_WORK INSTRUCTIONS_:
Up to and including the line with "return unit(np.cross(down, across))", reproduce the listing below exactly, beginning at its first line.

_DATA SHOWN_:

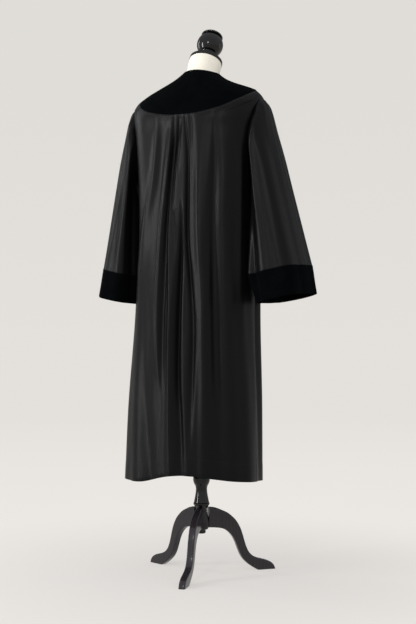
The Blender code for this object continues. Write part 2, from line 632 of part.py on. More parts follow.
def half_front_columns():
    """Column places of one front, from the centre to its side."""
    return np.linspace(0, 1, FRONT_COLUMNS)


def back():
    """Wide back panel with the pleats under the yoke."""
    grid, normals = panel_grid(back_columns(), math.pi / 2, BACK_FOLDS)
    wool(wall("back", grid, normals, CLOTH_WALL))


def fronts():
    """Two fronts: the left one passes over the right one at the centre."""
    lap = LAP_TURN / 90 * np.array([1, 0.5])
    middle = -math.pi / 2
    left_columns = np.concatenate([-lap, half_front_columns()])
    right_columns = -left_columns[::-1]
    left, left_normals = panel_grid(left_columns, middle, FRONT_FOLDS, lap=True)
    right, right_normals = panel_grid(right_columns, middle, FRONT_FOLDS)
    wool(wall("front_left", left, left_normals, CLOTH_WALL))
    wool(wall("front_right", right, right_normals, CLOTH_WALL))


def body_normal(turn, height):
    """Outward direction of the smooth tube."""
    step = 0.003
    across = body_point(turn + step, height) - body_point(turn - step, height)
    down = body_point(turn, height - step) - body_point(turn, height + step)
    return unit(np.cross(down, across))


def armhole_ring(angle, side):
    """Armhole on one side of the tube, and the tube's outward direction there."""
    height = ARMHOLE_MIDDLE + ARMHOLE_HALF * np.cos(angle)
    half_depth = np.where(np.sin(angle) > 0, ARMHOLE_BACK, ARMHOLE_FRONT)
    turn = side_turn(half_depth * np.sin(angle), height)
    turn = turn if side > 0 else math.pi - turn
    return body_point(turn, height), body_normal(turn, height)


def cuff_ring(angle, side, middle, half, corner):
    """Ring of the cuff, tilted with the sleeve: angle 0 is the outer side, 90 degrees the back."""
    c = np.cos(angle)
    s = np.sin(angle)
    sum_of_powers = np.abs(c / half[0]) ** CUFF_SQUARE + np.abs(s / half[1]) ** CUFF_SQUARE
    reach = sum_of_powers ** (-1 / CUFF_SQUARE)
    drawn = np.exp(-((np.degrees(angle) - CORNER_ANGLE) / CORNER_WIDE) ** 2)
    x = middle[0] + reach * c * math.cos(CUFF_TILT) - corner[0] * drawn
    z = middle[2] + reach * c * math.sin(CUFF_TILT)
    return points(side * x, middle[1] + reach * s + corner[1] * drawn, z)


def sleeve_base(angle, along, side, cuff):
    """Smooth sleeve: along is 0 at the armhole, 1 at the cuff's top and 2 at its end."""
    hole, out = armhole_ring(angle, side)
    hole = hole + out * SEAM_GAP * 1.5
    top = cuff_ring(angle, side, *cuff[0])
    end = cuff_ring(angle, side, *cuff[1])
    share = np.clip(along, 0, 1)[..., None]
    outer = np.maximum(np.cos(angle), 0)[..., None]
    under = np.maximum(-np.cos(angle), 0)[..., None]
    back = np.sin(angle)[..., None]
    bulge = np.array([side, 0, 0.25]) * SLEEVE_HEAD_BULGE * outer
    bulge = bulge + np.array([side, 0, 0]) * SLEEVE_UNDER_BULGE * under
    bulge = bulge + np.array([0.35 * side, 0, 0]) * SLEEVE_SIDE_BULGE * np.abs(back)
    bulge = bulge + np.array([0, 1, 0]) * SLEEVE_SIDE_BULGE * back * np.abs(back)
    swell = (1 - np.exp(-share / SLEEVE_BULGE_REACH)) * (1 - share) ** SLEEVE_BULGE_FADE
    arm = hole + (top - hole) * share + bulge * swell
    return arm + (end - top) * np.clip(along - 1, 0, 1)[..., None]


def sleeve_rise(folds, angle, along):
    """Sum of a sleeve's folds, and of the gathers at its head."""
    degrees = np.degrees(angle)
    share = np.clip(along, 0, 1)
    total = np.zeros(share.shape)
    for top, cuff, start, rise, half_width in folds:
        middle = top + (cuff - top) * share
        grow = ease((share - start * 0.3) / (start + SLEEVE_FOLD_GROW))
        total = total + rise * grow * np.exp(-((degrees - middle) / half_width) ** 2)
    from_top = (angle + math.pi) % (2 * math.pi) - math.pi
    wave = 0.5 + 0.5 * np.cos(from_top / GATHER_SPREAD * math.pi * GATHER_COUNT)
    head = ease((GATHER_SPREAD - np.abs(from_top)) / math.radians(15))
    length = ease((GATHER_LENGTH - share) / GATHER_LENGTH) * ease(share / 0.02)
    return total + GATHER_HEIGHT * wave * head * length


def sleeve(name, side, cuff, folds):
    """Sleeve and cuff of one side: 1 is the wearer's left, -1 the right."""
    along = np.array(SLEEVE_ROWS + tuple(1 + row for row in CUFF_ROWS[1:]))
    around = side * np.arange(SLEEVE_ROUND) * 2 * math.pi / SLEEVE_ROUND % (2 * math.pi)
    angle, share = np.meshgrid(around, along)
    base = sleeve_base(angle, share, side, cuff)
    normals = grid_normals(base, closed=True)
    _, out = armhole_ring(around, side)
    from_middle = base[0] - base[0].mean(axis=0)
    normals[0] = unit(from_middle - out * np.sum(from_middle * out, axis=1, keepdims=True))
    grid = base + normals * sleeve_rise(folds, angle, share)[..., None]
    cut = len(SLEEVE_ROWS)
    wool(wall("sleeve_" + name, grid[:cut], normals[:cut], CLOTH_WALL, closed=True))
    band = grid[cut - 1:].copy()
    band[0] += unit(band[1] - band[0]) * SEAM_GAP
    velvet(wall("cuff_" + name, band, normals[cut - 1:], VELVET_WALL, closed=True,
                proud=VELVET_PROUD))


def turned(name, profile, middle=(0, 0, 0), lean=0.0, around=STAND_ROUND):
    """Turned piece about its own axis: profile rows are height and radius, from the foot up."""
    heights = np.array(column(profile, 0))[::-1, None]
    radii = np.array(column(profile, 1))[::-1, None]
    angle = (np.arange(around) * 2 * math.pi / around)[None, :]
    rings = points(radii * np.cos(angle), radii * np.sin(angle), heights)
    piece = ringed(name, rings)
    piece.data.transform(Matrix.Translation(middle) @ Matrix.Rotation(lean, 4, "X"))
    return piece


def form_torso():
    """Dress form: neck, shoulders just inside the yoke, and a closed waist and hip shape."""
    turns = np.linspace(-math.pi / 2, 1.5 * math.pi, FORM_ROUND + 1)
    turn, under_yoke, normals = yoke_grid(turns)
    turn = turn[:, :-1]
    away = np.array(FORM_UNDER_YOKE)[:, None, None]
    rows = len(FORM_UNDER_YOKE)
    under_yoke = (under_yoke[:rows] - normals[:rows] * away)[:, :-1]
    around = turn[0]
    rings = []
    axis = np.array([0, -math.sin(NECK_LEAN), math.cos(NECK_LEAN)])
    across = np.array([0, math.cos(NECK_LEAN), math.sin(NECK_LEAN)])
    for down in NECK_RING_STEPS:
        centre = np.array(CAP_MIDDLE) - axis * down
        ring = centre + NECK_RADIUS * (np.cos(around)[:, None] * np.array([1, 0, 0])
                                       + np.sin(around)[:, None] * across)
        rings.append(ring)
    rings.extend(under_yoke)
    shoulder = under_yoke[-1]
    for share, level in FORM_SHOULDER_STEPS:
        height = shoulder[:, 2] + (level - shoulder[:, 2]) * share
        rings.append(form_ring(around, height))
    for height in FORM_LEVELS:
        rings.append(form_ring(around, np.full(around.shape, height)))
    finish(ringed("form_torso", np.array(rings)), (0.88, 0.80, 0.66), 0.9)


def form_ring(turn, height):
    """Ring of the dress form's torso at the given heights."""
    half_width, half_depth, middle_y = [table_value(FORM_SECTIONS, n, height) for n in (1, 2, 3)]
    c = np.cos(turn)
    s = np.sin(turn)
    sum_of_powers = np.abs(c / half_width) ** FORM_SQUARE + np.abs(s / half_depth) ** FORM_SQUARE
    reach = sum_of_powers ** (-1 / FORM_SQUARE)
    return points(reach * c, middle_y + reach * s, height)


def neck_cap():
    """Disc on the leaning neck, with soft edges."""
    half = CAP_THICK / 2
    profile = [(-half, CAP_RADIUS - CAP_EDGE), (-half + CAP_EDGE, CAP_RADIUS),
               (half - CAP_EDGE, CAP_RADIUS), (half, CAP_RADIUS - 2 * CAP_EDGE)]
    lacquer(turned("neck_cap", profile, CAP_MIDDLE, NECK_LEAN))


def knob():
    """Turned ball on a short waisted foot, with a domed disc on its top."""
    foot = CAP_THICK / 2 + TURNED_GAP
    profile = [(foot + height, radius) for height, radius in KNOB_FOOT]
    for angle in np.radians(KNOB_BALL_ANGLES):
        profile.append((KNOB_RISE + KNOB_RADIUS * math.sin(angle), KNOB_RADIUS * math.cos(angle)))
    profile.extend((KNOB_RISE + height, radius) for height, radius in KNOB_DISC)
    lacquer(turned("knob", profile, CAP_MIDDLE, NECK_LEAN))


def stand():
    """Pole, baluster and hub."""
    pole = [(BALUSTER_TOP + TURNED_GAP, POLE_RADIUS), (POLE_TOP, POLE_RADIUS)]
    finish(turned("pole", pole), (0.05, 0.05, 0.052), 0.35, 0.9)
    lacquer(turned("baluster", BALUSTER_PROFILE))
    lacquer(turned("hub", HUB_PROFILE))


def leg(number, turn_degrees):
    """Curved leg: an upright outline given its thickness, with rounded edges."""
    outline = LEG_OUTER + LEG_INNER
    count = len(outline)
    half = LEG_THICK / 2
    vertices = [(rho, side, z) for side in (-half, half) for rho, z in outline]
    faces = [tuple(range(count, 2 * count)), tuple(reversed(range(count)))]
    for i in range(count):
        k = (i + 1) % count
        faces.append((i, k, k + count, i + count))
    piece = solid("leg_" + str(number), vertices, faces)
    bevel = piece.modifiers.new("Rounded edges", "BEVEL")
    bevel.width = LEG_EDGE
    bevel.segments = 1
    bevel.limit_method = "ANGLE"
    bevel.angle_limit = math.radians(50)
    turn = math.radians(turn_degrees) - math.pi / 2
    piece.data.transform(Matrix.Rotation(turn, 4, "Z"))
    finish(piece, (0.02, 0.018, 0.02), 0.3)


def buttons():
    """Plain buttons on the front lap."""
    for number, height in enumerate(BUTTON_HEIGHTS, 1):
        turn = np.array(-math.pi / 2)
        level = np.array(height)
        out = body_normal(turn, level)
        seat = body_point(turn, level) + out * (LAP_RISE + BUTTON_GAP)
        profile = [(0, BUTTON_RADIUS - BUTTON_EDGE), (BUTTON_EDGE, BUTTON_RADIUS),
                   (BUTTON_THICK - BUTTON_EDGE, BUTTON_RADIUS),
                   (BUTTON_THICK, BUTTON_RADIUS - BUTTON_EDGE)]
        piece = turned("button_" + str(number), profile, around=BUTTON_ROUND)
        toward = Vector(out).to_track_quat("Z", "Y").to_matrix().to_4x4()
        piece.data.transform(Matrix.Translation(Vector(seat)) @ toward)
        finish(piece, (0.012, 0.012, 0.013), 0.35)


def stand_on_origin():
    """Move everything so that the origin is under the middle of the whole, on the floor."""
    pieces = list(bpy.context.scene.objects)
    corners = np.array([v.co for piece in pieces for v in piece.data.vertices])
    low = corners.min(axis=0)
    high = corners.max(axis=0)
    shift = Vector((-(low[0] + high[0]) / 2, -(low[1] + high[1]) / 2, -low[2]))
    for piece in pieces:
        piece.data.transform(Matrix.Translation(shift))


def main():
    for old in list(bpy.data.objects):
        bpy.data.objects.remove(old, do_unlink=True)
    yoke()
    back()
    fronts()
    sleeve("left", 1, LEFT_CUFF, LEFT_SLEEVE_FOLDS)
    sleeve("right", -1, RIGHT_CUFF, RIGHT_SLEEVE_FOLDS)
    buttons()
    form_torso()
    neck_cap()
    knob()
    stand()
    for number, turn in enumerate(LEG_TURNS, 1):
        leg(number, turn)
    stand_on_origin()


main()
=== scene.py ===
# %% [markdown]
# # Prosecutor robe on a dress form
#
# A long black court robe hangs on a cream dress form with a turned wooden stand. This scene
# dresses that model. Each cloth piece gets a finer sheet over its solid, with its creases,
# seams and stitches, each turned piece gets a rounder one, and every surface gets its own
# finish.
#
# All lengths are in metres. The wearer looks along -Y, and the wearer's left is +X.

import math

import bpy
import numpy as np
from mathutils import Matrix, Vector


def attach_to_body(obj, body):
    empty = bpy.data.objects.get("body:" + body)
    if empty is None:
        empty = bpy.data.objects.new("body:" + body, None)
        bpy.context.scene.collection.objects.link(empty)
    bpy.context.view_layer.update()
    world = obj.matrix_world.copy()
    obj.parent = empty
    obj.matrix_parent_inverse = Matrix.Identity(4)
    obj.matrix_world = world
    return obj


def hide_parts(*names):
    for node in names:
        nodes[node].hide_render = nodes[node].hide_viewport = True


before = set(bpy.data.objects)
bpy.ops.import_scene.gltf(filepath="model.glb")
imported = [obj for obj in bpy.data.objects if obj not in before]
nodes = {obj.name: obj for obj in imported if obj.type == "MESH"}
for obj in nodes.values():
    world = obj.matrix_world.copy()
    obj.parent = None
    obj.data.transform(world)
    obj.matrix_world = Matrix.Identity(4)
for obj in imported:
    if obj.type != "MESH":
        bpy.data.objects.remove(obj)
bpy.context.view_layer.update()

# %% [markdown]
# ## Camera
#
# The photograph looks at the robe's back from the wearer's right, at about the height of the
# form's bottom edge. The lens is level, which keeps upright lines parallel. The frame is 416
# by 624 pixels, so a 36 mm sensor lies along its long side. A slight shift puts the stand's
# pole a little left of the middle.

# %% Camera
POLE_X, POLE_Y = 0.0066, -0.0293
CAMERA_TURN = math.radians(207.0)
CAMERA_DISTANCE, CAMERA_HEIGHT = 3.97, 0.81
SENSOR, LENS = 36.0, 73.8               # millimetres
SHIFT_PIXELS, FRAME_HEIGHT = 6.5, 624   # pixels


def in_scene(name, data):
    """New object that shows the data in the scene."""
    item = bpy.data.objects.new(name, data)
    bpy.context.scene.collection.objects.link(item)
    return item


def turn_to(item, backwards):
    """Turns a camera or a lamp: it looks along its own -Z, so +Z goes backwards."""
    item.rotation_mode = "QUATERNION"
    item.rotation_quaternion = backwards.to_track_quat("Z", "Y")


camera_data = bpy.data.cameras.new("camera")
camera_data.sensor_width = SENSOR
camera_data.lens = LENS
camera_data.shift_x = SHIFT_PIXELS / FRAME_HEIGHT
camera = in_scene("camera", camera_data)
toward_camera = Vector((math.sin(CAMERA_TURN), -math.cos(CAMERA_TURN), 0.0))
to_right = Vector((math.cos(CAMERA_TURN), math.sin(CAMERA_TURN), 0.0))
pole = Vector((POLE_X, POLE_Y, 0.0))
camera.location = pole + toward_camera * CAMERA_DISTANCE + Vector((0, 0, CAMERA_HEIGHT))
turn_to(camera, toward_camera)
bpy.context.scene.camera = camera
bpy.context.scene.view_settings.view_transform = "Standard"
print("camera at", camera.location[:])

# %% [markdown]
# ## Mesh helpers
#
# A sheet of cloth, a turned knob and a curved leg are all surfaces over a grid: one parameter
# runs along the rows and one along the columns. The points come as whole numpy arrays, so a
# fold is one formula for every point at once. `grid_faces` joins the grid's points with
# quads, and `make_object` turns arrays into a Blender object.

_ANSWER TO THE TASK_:
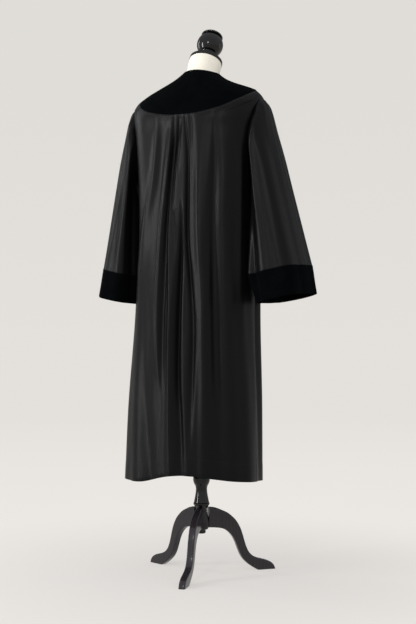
The Blender code for this object continues. Write part 2, from line 632 of part.py on. More parts follow.
def half_front_columns():
    """Column places of one front, from the centre to its side."""
    return np.linspace(0, 1, FRONT_COLUMNS)


def back():
    """Wide back panel with the pleats under the yoke."""
    grid, normals = panel_grid(back_columns(), math.pi / 2, BACK_FOLDS)
    wool(wall("back", grid, normals, CLOTH_WALL))


def fronts():
    """Two fronts: the left one passes over the right one at the centre."""
    lap = LAP_TURN / 90 * np.array([1, 0.5])
    middle = -math.pi / 2
    left_columns = np.concatenate([-lap, half_front_columns()])
    right_columns = -left_columns[::-1]
    left, left_normals = panel_grid(left_columns, middle, FRONT_FOLDS, lap=True)
    right, right_normals = panel_grid(right_columns, middle, FRONT_FOLDS)
    wool(wall("front_left", left, left_normals, CLOTH_WALL))
    wool(wall("front_right", right, right_normals, CLOTH_WALL))


def body_normal(turn, height):
    """Outward direction of the smooth tube."""
    step = 0.003
    across = body_point(turn + step, height) - body_point(turn - step, height)
    down = body_point(turn, height - step) - body_point(turn, height + step)
    return unit(np.cross(down, across))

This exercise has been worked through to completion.